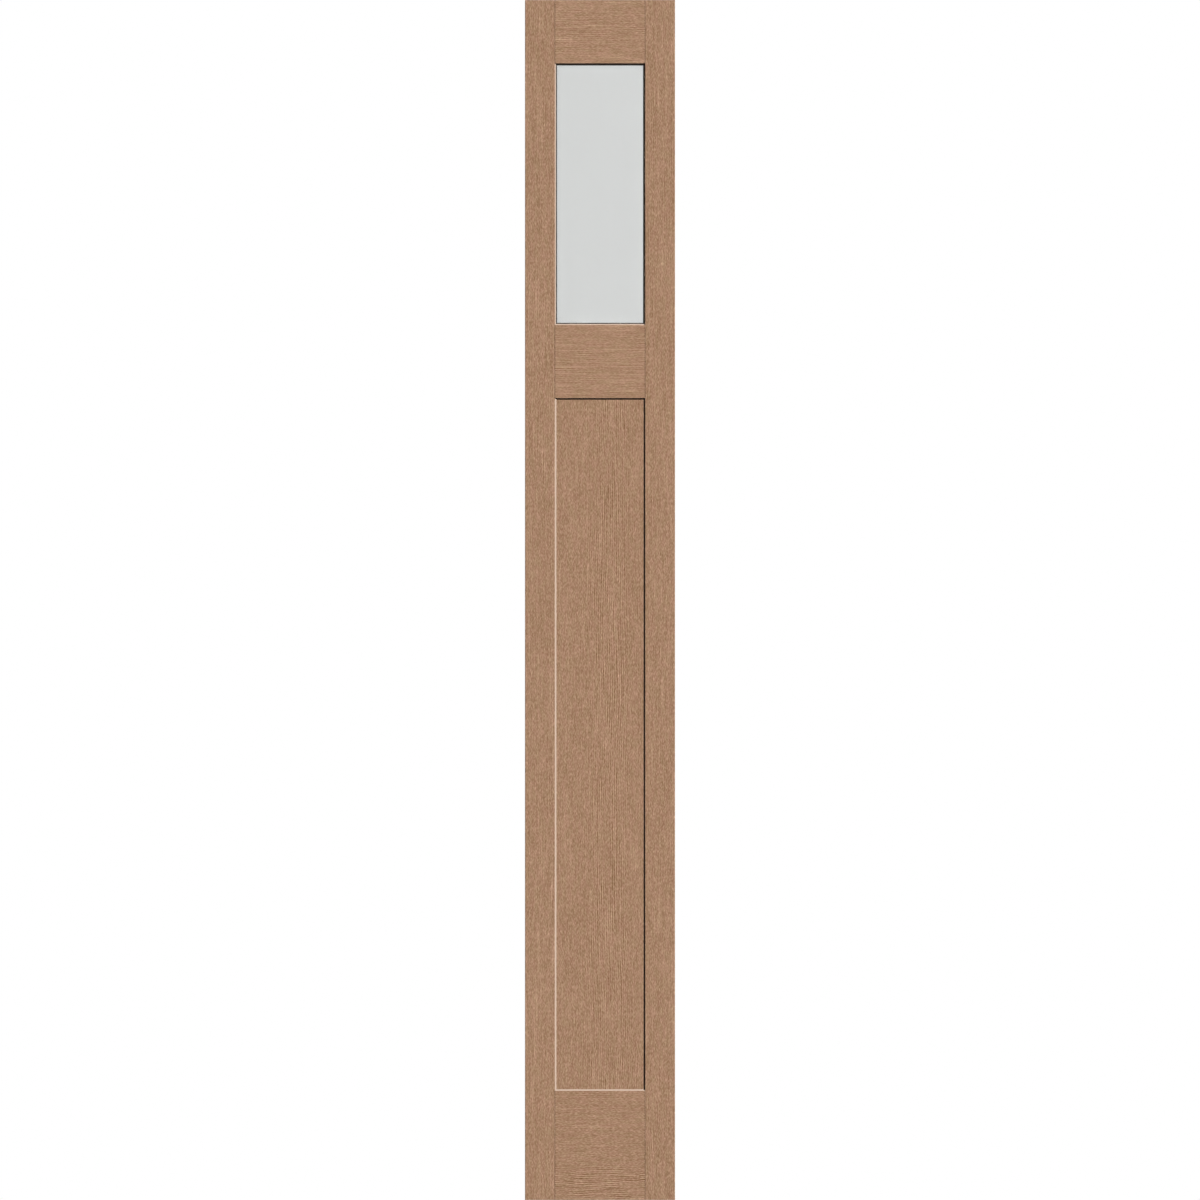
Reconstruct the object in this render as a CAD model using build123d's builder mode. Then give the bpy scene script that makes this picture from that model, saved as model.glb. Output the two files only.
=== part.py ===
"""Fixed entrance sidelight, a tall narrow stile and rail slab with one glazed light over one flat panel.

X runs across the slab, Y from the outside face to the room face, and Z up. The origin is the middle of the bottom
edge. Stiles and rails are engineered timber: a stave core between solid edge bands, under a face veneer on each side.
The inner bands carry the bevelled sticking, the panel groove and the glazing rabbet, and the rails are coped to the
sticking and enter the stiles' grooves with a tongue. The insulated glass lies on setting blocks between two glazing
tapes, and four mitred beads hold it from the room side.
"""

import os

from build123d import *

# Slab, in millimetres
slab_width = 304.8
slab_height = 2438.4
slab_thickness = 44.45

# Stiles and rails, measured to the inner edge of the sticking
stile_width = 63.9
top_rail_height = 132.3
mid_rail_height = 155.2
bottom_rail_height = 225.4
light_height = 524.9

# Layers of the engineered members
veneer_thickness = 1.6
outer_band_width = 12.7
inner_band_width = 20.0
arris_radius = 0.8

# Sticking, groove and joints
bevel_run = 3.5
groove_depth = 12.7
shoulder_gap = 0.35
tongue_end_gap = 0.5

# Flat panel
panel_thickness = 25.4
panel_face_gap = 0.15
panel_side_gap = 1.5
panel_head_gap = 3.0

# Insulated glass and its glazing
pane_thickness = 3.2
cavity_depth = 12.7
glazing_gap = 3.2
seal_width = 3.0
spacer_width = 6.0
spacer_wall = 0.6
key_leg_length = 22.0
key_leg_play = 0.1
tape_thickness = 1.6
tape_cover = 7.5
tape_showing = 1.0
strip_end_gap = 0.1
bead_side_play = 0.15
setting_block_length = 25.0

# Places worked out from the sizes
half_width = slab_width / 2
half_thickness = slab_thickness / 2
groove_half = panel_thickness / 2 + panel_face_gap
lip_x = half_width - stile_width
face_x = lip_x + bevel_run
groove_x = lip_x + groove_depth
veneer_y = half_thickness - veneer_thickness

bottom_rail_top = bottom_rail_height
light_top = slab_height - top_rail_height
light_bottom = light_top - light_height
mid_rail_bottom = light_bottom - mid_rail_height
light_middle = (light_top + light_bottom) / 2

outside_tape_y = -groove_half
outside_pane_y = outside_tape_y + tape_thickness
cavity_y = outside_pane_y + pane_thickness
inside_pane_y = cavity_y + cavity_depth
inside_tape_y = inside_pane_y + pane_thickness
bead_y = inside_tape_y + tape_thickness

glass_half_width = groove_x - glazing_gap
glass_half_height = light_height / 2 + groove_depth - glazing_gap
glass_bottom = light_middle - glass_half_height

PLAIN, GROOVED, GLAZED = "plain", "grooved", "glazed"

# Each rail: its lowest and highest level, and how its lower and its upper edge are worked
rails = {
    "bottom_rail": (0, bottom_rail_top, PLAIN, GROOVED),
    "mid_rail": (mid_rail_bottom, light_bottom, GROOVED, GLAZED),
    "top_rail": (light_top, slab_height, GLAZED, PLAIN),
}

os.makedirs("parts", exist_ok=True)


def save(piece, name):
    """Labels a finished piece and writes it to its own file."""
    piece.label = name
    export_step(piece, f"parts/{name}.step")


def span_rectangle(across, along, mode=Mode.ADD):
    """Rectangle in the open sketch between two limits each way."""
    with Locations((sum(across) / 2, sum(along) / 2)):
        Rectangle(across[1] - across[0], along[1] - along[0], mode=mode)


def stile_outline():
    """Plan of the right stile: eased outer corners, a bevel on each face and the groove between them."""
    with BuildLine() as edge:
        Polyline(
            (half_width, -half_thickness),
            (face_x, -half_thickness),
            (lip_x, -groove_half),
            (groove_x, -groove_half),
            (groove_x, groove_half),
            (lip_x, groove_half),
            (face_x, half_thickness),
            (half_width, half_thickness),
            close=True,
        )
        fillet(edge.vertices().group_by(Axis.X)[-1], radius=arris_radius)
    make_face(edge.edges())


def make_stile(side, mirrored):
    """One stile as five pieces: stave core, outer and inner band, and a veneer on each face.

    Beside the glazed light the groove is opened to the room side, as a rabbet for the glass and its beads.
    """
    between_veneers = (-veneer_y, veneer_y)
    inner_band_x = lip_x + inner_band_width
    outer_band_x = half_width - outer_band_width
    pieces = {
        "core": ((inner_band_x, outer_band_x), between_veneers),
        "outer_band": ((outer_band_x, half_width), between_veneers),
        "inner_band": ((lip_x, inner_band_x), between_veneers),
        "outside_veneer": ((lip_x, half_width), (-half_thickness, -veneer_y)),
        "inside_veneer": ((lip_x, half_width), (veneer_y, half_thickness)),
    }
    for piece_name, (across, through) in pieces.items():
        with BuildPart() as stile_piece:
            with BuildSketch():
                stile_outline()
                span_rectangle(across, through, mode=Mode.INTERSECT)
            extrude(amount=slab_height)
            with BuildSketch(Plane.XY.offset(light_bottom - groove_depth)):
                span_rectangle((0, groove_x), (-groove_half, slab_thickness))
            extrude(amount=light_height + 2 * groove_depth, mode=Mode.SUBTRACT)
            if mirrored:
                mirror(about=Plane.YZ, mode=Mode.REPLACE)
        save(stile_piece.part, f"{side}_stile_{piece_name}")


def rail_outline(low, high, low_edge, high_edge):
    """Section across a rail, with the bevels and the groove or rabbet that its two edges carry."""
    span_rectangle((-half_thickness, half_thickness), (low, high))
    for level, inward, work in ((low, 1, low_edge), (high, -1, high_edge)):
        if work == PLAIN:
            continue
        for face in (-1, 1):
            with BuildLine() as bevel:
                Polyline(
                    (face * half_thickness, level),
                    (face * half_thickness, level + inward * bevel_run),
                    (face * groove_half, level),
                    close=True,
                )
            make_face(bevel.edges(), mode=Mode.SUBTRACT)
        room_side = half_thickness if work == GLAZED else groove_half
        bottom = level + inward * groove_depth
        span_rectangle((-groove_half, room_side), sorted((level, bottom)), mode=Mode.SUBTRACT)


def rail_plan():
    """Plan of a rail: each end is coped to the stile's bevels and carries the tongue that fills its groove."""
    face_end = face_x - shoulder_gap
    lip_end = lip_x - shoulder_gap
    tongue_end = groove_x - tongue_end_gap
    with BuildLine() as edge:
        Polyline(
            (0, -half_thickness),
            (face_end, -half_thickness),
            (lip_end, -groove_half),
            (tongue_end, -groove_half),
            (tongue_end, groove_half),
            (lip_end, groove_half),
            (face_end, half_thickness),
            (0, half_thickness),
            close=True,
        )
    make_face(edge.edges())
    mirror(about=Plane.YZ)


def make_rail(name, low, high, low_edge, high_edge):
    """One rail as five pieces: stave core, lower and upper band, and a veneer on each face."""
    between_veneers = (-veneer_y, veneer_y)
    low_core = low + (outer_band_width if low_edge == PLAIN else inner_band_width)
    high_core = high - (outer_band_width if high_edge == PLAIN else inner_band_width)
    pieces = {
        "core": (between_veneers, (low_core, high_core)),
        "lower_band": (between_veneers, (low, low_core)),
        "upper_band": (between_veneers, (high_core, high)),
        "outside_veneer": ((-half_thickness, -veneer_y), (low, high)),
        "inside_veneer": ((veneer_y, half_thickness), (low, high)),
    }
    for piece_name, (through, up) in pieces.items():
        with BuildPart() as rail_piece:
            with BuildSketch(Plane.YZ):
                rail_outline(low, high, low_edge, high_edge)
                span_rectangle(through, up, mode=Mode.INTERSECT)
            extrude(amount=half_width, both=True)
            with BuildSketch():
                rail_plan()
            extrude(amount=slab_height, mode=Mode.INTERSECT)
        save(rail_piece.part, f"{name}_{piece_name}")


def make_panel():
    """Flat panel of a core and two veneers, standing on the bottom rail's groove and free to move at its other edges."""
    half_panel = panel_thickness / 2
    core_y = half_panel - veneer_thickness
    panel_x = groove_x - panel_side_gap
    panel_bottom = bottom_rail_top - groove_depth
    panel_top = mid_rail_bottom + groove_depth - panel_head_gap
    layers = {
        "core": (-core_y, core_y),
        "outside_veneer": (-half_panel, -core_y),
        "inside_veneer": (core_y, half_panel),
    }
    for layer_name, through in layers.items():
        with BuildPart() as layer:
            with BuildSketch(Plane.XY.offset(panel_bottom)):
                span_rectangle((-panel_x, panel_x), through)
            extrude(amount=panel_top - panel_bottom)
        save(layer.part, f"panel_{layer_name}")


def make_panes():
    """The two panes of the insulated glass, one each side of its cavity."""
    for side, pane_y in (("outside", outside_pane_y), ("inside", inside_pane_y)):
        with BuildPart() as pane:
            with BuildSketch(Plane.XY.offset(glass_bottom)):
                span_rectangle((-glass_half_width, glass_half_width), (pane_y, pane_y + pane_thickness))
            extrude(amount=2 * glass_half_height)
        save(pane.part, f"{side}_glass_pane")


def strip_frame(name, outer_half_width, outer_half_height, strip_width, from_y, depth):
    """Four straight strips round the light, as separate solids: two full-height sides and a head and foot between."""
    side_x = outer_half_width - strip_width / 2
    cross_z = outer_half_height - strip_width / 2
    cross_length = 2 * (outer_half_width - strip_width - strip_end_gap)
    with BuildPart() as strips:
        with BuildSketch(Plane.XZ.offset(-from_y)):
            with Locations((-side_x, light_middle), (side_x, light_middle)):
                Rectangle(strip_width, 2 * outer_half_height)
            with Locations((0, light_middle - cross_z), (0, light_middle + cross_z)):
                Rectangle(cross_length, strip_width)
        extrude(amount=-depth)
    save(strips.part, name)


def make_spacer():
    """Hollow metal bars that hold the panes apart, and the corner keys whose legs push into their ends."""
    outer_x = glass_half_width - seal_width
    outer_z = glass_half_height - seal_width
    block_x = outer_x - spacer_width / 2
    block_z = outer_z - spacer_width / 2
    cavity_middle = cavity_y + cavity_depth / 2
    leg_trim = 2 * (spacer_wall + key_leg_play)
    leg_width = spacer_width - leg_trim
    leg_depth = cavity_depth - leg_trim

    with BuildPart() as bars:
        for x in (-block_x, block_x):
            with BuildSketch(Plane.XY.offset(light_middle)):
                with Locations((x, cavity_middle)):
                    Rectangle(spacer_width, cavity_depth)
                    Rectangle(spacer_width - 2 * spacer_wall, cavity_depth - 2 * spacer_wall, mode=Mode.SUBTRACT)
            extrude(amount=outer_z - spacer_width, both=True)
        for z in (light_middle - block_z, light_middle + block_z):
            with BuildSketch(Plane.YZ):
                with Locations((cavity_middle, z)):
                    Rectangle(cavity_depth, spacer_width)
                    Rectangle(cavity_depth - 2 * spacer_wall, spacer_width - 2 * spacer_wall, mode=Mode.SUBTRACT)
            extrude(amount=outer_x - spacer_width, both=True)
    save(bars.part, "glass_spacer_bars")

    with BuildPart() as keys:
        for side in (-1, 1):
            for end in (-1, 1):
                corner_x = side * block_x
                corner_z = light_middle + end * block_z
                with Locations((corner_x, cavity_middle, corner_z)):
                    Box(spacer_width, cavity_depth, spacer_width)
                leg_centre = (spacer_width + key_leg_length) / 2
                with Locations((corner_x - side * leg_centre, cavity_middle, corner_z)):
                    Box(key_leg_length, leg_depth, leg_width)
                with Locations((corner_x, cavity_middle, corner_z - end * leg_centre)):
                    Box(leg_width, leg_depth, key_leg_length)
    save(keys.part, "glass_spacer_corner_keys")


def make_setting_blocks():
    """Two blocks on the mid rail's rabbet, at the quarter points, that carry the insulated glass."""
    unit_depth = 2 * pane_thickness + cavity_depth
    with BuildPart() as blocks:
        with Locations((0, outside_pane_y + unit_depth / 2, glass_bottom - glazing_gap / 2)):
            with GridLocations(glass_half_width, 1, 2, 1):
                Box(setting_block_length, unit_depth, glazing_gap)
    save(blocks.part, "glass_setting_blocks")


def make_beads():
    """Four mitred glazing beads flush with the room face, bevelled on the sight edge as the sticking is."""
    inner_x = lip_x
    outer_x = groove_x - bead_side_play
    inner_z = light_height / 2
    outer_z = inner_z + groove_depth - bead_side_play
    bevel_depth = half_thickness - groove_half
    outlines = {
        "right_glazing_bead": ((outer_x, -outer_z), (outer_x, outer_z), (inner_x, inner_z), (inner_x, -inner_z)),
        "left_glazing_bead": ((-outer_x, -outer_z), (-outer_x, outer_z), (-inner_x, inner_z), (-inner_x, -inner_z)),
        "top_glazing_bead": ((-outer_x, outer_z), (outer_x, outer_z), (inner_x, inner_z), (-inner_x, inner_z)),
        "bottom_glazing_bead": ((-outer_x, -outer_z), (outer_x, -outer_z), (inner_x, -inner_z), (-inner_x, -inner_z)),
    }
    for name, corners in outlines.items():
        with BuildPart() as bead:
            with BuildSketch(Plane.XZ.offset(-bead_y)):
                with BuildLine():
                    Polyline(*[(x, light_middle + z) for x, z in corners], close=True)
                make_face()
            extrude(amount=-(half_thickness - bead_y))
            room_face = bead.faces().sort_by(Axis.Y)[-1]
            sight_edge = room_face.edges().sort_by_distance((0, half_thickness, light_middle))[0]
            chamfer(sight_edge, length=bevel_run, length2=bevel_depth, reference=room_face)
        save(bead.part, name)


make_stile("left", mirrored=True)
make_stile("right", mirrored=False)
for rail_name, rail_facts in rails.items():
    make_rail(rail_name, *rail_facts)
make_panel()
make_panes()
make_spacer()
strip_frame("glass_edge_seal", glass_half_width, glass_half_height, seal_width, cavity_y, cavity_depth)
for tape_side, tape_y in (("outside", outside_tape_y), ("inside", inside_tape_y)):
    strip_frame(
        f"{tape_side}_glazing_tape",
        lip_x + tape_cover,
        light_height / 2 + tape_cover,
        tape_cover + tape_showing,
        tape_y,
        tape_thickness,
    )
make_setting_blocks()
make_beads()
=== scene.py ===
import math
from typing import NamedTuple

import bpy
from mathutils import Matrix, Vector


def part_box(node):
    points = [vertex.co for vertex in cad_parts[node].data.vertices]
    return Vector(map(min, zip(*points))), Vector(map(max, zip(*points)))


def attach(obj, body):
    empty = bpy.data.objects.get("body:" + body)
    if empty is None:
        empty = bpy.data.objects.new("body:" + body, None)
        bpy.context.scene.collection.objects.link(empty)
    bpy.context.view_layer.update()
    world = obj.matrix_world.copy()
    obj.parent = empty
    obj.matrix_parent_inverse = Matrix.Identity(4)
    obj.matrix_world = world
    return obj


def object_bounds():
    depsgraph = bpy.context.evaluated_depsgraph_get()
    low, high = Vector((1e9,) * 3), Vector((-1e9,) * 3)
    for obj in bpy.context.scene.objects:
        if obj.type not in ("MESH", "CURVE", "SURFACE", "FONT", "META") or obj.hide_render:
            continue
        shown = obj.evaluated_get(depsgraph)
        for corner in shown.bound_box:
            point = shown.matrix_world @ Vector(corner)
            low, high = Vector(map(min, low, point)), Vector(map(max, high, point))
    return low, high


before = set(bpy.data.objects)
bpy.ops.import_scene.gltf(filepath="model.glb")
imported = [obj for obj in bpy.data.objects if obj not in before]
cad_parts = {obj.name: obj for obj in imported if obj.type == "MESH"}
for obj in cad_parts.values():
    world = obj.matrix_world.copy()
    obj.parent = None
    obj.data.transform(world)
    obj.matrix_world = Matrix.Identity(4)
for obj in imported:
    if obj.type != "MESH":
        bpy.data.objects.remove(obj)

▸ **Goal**
Repeat, word for word, the lines from the opening of the material through the line containing "slab_thickness = 44.45".

▸ **Exercise result**
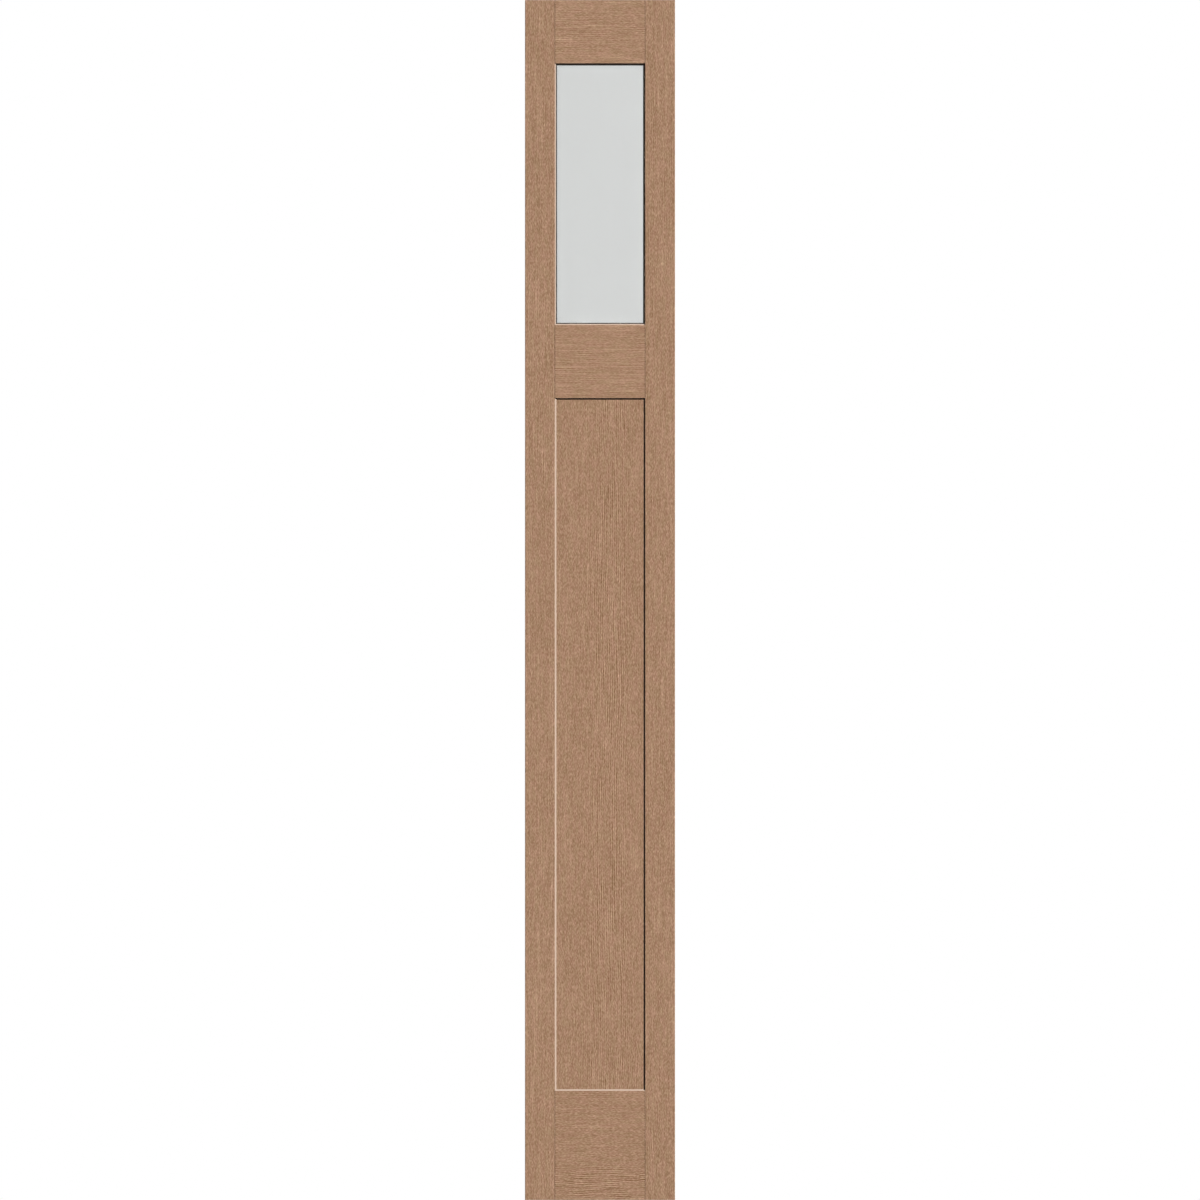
Reconstruct the object in this render as a CAD model using build123d's builder mode. Then give the bpy scene script that makes this picture from that model, saved as model.glb. Output the two files only.
=== part.py ===
"""Fixed entrance sidelight, a tall narrow stile and rail slab with one glazed light over one flat panel.

X runs across the slab, Y from the outside face to the room face, and Z up. The origin is the middle of the bottom
edge. Stiles and rails are engineered timber: a stave core between solid edge bands, under a face veneer on each side.
The inner bands carry the bevelled sticking, the panel groove and the glazing rabbet, and the rails are coped to the
sticking and enter the stiles' grooves with a tongue. The insulated glass lies on setting blocks between two glazing
tapes, and four mitred beads hold it from the room side.
"""

import os

from build123d import *

# Slab, in millimetres
slab_width = 304.8
slab_height = 2438.4
slab_thickness = 44.45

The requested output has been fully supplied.